* REQUIRED TASK
Exactly repeat the lines starting at the one that holds "middle = in_pin([0, 0, 0]);" and ending at the one that holds "record = json.load(file)". Both end lines count; leave out everything else.
□ □ □ □
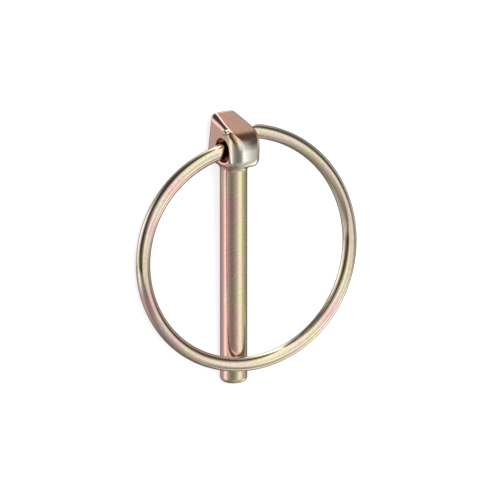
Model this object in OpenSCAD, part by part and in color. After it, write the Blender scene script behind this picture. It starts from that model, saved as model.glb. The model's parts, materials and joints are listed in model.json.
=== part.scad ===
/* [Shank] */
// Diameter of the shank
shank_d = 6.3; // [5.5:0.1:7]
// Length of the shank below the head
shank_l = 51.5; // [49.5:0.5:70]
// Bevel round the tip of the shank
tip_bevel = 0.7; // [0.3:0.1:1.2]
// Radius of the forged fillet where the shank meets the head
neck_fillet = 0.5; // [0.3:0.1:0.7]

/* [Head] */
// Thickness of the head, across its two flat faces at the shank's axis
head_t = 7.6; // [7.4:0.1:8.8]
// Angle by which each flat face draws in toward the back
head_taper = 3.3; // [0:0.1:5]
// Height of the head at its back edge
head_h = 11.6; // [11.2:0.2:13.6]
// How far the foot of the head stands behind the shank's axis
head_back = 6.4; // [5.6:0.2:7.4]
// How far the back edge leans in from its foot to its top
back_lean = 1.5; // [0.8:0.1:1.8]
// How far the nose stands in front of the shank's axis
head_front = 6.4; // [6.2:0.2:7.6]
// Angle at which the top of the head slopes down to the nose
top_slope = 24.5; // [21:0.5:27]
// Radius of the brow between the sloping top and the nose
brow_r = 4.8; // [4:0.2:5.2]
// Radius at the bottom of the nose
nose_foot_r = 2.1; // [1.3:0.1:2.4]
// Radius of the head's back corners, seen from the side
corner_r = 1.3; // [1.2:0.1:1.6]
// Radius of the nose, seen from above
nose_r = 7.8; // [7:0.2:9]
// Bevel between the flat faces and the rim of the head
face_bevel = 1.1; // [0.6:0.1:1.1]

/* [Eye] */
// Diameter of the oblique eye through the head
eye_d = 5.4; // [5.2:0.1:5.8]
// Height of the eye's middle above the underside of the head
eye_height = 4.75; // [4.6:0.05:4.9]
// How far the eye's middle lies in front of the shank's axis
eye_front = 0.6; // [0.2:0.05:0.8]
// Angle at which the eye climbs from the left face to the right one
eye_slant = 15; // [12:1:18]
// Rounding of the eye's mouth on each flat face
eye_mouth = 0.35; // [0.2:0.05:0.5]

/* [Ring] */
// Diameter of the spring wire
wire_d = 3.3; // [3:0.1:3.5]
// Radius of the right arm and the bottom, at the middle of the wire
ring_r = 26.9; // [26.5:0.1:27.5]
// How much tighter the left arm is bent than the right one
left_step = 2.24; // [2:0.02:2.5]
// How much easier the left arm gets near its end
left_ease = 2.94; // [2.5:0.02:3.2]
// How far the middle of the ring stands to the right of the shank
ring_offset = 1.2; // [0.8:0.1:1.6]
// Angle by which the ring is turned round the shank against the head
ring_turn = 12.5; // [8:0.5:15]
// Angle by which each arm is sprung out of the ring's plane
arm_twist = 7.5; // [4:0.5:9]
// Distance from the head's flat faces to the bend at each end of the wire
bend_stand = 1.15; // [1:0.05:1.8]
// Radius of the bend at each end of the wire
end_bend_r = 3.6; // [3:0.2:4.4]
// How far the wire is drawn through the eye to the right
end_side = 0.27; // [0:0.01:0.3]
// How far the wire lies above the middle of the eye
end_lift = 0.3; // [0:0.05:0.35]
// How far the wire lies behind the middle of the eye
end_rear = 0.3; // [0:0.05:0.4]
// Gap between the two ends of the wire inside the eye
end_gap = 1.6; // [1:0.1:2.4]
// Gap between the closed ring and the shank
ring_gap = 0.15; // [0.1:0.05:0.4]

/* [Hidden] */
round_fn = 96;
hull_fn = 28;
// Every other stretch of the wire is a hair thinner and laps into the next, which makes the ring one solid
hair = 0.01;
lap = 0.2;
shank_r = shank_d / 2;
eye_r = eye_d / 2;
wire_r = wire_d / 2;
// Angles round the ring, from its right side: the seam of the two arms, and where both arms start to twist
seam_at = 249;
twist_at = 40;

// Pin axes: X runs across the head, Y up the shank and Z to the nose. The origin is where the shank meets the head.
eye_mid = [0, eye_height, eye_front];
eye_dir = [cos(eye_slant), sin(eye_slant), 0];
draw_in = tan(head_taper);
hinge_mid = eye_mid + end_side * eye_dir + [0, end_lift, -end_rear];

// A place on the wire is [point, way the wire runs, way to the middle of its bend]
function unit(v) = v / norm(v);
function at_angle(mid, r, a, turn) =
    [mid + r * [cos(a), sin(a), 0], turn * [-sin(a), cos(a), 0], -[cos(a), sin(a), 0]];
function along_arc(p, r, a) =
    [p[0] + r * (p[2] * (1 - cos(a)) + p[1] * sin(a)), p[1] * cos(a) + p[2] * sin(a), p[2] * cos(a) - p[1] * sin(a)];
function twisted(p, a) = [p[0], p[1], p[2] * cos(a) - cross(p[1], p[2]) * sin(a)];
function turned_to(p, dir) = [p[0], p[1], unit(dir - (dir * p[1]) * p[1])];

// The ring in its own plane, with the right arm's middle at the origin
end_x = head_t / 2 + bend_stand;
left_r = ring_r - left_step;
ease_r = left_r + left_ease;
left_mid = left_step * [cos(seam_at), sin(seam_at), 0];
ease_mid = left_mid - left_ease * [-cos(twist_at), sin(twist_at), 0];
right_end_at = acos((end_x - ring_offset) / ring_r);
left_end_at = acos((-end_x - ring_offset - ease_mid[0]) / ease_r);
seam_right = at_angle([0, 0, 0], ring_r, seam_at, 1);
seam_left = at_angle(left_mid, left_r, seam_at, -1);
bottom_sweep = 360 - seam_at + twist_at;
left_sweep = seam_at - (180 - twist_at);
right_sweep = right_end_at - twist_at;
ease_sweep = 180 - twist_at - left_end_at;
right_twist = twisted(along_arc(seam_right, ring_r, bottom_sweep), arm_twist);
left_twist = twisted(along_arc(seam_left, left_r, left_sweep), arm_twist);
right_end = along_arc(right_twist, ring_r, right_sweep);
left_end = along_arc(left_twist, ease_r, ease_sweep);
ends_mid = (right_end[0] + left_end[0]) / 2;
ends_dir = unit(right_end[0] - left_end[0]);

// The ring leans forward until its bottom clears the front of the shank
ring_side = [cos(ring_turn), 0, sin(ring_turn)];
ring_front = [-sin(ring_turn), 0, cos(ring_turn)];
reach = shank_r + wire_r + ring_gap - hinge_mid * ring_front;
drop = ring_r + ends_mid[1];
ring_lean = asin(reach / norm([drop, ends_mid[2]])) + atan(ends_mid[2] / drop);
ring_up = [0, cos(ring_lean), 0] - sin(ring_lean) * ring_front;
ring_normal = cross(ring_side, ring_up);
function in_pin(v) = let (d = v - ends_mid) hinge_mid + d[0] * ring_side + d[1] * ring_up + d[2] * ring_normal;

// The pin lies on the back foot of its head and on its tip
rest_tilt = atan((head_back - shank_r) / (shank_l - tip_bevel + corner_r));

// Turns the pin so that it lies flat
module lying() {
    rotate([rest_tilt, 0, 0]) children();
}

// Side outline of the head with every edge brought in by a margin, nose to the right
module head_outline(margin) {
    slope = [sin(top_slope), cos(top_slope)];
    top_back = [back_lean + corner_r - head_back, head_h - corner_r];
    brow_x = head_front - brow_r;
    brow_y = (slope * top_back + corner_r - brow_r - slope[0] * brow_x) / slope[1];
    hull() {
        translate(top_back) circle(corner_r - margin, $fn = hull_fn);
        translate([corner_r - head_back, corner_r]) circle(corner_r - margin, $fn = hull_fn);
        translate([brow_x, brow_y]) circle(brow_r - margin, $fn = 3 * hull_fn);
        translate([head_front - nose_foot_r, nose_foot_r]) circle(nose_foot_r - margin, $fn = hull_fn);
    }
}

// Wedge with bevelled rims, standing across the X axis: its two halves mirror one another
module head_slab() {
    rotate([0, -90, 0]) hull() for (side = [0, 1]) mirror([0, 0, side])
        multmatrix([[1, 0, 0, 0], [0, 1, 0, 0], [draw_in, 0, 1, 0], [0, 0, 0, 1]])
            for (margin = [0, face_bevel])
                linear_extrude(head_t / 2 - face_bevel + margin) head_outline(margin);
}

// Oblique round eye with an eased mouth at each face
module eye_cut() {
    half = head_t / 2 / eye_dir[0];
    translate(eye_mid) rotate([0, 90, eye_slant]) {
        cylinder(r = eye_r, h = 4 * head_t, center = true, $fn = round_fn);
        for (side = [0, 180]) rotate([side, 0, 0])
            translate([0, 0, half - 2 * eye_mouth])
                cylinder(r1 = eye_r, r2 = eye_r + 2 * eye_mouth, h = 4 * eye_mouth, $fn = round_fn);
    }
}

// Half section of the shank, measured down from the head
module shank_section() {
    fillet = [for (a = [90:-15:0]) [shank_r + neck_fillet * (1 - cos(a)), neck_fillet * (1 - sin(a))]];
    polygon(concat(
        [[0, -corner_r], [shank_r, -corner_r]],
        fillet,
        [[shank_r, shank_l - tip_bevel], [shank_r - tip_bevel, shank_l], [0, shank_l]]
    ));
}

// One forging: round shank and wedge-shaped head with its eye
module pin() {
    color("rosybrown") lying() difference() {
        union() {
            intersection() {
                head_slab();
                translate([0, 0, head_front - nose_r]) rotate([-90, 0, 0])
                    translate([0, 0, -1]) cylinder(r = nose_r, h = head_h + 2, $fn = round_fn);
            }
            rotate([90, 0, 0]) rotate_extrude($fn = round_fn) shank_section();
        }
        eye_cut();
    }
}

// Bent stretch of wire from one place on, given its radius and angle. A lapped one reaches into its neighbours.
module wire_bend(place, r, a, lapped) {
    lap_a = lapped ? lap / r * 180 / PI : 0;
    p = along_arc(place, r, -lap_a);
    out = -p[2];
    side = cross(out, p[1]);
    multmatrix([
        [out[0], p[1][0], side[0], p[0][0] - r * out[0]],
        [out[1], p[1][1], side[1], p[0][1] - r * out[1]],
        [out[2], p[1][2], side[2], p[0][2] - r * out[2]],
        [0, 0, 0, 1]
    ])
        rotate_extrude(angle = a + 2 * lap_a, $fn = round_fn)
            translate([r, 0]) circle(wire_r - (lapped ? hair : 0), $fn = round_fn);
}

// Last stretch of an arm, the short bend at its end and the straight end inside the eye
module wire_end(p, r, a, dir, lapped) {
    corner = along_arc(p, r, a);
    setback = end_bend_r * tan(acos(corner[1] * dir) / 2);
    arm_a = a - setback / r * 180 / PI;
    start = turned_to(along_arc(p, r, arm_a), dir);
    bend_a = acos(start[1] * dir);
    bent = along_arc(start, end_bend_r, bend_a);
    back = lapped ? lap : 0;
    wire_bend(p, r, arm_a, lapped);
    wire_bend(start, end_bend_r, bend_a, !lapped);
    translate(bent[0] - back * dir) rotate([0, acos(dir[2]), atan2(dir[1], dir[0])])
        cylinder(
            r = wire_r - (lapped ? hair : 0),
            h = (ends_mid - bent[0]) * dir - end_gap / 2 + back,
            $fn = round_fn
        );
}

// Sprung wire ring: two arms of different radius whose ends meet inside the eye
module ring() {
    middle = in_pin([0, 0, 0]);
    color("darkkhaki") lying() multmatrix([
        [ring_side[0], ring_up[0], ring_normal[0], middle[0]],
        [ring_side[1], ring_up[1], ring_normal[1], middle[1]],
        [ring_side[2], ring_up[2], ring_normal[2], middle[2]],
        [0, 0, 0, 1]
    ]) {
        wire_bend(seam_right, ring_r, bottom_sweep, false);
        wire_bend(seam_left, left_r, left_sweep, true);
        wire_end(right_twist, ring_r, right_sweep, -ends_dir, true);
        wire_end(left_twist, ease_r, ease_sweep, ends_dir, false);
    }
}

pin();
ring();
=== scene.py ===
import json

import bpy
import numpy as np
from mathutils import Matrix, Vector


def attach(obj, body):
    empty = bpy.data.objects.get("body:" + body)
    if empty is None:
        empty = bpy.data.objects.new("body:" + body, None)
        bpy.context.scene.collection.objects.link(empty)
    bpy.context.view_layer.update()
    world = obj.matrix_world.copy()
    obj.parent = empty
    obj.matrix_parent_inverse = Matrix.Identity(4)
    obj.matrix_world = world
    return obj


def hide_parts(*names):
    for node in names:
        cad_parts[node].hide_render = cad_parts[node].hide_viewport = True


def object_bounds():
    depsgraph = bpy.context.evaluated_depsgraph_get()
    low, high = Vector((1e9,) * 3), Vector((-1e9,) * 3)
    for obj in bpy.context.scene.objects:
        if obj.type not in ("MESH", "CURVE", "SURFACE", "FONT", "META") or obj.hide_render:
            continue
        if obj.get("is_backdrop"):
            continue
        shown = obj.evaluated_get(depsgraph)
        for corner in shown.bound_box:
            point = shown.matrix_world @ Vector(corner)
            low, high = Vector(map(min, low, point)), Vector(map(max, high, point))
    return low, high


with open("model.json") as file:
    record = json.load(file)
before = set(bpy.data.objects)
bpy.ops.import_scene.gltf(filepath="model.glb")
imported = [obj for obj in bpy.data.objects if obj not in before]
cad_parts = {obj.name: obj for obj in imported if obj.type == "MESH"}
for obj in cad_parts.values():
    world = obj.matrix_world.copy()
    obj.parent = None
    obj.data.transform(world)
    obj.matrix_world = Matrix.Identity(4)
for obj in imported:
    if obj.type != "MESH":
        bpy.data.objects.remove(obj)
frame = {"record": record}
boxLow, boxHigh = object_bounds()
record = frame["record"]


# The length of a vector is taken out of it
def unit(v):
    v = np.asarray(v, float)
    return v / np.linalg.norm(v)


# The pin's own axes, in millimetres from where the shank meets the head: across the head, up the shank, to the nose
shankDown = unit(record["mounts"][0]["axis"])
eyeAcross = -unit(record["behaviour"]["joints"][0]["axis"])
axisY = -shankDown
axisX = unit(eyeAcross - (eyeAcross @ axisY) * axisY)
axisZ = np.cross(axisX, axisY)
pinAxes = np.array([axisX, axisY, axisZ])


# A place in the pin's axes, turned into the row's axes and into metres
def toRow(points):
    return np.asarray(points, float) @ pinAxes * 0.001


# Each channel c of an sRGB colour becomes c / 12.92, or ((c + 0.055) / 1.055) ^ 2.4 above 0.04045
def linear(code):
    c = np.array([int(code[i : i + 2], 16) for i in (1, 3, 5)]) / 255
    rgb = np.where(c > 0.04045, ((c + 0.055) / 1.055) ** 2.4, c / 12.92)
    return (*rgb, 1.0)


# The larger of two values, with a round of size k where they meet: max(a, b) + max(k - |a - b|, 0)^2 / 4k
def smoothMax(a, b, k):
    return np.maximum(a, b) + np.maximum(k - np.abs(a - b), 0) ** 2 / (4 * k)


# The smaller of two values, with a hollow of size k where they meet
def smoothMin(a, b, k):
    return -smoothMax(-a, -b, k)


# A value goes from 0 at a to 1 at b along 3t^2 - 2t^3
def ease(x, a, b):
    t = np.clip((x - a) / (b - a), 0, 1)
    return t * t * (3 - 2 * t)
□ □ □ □
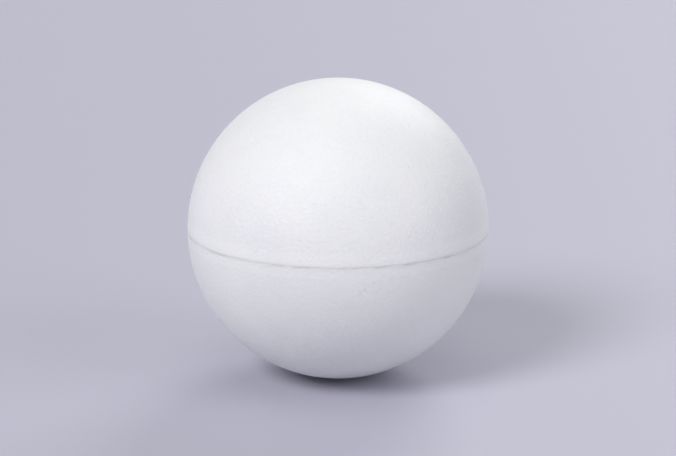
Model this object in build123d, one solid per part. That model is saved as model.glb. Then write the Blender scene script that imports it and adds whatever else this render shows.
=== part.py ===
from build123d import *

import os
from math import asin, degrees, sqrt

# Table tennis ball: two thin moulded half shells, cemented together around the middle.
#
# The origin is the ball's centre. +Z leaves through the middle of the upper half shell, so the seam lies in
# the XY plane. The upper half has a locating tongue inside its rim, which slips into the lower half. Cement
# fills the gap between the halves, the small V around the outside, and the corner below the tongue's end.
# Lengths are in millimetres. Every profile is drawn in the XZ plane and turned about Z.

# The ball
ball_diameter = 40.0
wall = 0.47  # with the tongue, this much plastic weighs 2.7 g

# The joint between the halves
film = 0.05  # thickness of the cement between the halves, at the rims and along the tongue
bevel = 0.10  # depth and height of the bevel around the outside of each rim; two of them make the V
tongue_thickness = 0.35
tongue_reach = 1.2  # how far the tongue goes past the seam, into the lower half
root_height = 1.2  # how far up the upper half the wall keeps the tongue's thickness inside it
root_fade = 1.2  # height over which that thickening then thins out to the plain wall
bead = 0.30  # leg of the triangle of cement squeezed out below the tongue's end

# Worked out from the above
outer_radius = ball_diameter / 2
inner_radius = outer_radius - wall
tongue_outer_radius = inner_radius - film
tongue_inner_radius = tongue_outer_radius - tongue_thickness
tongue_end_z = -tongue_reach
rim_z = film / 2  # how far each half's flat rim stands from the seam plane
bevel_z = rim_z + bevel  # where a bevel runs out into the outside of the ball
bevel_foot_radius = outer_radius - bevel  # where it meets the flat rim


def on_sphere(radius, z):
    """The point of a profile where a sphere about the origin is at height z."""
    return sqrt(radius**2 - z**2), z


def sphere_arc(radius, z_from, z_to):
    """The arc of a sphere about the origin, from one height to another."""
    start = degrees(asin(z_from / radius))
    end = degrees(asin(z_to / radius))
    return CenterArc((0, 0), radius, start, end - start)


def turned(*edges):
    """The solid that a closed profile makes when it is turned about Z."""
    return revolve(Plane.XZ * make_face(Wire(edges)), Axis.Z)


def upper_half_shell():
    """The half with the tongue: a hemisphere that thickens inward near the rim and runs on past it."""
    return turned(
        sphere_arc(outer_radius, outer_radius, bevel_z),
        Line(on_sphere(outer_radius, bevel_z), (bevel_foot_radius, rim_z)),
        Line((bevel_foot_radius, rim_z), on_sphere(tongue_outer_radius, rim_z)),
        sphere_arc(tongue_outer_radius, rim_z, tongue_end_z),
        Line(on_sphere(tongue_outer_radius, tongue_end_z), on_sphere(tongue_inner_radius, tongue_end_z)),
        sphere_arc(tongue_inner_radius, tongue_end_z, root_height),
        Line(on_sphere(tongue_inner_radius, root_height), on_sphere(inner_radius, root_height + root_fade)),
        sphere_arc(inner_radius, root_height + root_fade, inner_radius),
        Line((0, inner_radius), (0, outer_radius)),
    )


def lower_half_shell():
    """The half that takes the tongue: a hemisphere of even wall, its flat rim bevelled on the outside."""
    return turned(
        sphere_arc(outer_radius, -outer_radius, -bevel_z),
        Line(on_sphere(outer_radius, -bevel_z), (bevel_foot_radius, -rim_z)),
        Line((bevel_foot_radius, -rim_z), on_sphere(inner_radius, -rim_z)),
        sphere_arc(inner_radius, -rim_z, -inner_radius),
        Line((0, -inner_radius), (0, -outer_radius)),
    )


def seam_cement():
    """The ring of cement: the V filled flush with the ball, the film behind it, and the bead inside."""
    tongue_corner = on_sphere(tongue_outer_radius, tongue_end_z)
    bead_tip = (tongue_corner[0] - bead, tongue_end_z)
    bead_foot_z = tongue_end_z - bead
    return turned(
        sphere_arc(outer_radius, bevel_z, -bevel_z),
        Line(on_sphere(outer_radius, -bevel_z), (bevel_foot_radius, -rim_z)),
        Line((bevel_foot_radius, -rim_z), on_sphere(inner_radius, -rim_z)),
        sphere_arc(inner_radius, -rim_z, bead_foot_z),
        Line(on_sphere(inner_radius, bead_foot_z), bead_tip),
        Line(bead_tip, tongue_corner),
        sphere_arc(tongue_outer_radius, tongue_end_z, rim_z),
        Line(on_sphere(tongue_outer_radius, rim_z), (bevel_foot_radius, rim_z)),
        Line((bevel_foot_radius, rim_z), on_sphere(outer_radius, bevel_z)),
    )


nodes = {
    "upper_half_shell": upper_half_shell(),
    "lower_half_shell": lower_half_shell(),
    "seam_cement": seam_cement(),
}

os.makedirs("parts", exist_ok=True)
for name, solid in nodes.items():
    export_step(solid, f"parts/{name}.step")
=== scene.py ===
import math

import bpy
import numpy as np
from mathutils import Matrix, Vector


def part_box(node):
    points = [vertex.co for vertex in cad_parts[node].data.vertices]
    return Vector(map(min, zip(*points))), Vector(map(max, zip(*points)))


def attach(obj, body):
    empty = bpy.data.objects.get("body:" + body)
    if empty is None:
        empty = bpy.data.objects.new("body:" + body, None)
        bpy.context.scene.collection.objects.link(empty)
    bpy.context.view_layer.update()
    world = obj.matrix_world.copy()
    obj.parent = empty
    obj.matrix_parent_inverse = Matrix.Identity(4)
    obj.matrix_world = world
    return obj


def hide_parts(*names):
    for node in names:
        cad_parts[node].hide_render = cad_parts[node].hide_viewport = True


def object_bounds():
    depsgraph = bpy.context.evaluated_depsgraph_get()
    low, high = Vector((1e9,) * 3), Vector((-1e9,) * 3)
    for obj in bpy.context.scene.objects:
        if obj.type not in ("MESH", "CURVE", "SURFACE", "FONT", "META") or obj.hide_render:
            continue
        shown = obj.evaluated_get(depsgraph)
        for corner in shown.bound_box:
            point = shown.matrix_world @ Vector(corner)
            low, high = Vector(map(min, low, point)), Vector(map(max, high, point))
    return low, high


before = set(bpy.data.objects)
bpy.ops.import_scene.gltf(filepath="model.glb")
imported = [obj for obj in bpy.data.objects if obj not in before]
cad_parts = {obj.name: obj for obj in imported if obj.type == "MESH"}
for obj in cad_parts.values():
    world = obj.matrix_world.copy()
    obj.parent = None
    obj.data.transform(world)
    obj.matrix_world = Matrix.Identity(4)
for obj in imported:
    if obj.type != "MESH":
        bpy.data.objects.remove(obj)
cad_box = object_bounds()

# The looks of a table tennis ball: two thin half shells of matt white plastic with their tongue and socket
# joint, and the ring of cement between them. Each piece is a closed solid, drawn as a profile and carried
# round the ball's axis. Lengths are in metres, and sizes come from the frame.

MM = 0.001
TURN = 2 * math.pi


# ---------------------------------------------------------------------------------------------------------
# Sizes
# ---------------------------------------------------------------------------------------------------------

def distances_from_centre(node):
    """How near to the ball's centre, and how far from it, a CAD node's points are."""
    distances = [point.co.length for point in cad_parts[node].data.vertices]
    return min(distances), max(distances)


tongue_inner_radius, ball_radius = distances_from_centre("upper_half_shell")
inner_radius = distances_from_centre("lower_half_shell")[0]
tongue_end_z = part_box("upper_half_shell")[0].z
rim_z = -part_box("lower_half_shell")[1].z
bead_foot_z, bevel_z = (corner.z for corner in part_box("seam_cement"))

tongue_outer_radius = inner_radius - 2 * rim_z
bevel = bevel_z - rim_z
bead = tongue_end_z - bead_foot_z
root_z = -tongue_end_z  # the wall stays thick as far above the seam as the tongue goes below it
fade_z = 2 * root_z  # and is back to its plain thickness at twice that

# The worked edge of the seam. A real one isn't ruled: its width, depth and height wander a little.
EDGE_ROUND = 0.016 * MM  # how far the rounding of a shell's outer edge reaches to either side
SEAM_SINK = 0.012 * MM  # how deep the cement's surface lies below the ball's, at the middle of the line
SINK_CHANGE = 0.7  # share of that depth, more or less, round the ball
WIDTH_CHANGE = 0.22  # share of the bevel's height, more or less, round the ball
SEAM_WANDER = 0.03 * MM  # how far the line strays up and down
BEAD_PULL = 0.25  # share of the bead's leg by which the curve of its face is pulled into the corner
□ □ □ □
* WRITTEN REPLY
    middle = in_pin([0, 0, 0]);
    color("darkkhaki") lying() multmatrix([
        [ring_side[0], ring_up[0], ring_normal[0], middle[0]],
        [ring_side[1], ring_up[1], ring_normal[1], middle[1]],
        [ring_side[2], ring_up[2], ring_normal[2], middle[2]],
        [0, 0, 0, 1]
    ]) {
        wire_bend(seam_right, ring_r, bottom_sweep, false);
        wire_bend(seam_left, left_r, left_sweep, true);
        wire_end(right_twist, ring_r, right_sweep, -ends_dir, true);
        wire_end(left_twist, ease_r, ease_sweep, ends_dir, false);
    }
}

pin();
ring();
=== scene.py ===
import json

import bpy
import numpy as np
from mathutils import Matrix, Vector


def attach(obj, body):
    empty = bpy.data.objects.get("body:" + body)
    if empty is None:
        empty = bpy.data.objects.new("body:" + body, None)
        bpy.context.scene.collection.objects.link(empty)
    bpy.context.view_layer.update()
    world = obj.matrix_world.copy()
    obj.parent = empty
    obj.matrix_parent_inverse = Matrix.Identity(4)
    obj.matrix_world = world
    return obj


def hide_parts(*names):
    for node in names:
        cad_parts[node].hide_render = cad_parts[node].hide_viewport = True


def object_bounds():
    depsgraph = bpy.context.evaluated_depsgraph_get()
    low, high = Vector((1e9,) * 3), Vector((-1e9,) * 3)
    for obj in bpy.context.scene.objects:
        if obj.type not in ("MESH", "CURVE", "SURFACE", "FONT", "META") or obj.hide_render:
            continue
        if obj.get("is_backdrop"):
            continue
        shown = obj.evaluated_get(depsgraph)
        for corner in shown.bound_box:
            point = shown.matrix_world @ Vector(corner)
            low, high = Vector(map(min, low, point)), Vector(map(max, high, point))
    return low, high


with open("model.json") as file:
    record = json.load(file)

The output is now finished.